— Start Available data —

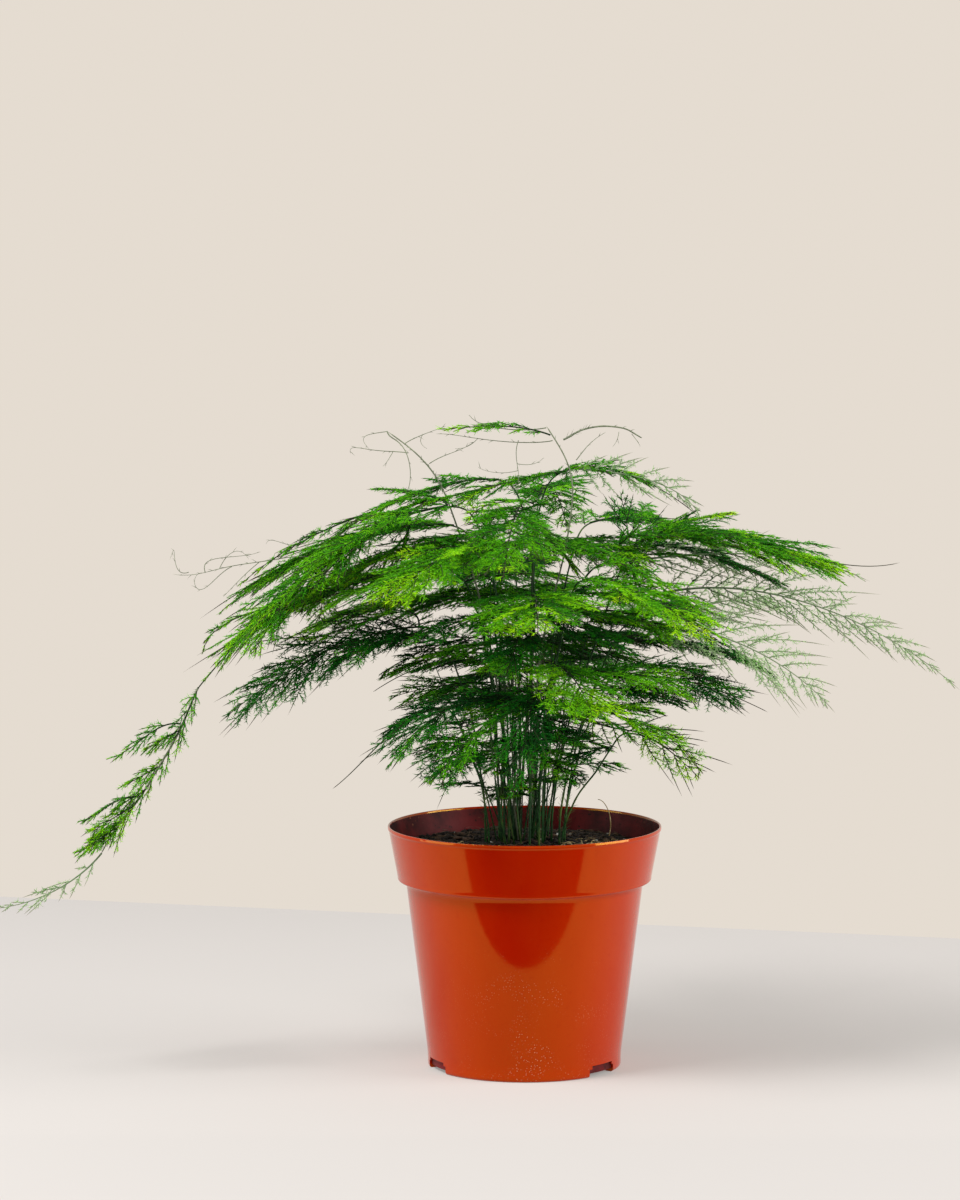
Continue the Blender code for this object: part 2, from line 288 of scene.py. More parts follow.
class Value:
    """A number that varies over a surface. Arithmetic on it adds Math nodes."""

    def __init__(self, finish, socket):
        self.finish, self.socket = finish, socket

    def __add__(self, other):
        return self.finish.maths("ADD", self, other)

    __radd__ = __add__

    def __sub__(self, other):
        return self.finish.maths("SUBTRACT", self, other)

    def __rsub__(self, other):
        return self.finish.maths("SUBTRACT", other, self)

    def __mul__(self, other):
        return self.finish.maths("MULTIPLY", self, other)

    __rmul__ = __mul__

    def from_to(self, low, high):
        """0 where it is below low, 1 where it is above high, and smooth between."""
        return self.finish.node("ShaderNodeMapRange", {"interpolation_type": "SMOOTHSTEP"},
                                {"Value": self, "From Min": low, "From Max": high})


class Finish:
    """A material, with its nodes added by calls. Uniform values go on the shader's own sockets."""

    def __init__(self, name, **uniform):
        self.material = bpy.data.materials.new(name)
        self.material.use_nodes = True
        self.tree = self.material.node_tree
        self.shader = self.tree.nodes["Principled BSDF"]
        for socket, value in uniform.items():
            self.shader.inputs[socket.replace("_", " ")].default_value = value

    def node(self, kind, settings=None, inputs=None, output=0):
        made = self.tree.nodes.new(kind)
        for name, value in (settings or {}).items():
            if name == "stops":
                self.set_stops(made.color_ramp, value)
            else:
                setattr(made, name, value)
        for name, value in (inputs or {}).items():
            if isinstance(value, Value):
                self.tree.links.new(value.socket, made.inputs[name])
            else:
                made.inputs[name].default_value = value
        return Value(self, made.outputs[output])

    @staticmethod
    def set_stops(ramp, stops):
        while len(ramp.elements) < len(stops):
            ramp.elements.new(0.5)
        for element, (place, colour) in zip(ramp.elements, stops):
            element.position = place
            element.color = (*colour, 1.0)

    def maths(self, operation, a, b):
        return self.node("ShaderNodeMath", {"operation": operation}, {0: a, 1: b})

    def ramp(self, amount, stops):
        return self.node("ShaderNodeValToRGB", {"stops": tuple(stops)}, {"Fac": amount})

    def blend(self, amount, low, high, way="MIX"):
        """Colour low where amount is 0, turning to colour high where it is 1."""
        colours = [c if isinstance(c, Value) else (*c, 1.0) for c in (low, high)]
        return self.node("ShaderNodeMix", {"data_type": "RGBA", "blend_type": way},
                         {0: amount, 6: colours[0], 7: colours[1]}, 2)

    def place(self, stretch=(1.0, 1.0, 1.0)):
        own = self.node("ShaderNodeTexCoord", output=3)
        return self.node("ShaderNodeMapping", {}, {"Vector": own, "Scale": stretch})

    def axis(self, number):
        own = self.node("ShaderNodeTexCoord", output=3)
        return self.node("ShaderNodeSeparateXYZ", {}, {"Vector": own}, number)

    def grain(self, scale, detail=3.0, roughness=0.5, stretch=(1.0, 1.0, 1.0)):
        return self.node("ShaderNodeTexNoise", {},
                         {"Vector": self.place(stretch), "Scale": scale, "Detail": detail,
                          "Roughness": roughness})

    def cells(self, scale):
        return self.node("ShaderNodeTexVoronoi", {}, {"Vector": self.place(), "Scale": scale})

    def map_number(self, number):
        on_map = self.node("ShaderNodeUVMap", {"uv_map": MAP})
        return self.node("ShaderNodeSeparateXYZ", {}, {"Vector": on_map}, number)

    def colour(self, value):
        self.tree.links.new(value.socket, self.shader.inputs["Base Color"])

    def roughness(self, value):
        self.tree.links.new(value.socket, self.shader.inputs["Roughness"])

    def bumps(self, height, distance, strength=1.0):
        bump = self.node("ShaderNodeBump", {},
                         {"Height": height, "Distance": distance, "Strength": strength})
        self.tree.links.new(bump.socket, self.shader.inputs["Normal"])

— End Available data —

Short task: Set down, exactly as written, each line of the data from its opening line through the one containing "self.finish, self.socket = finish, socket". Output nothing more.

Task response:
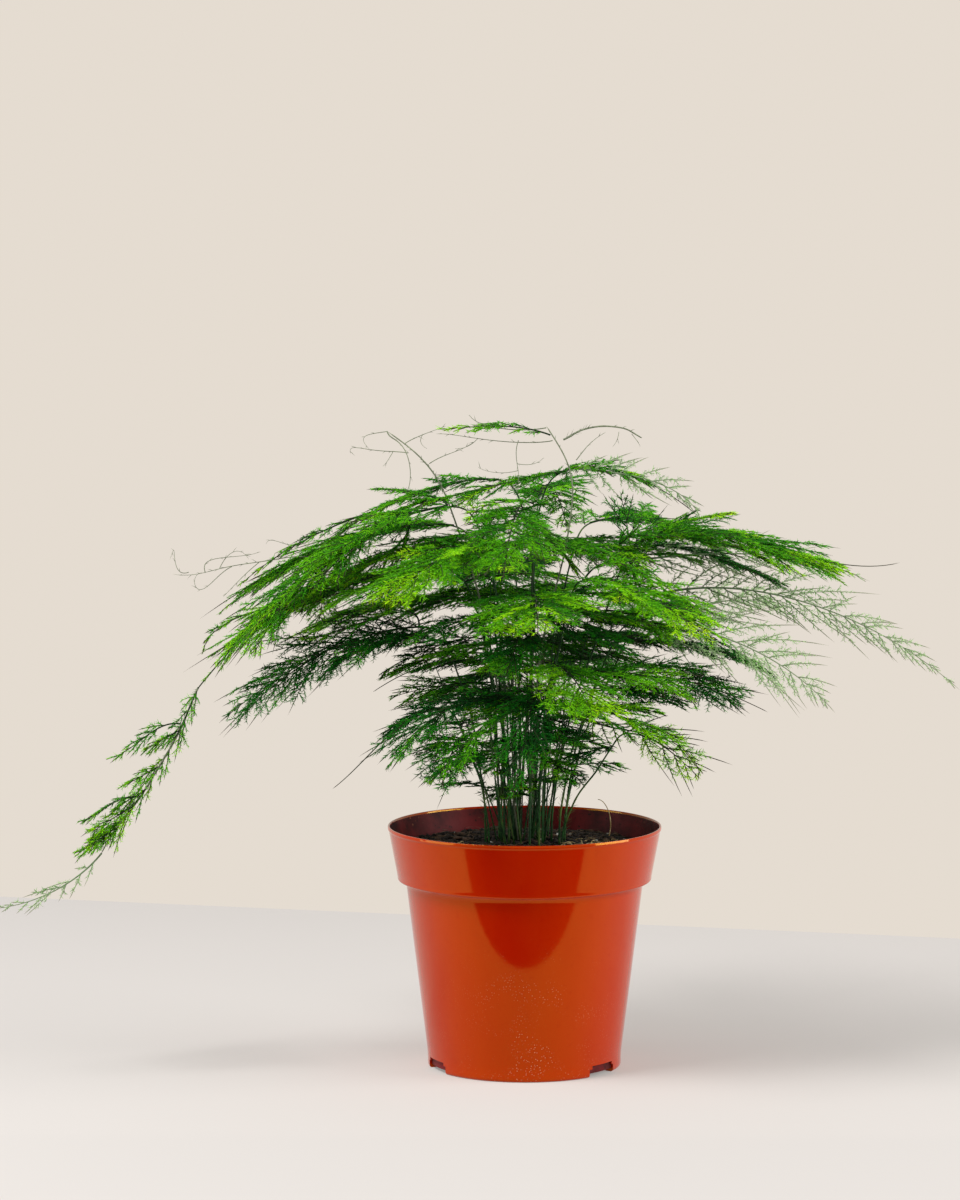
Continue the Blender code for this object: part 2, from line 288 of scene.py. More parts follow.
class Value:
    """A number that varies over a surface. Arithmetic on it adds Math nodes."""

    def __init__(self, finish, socket):
        self.finish, self.socket = finish, socket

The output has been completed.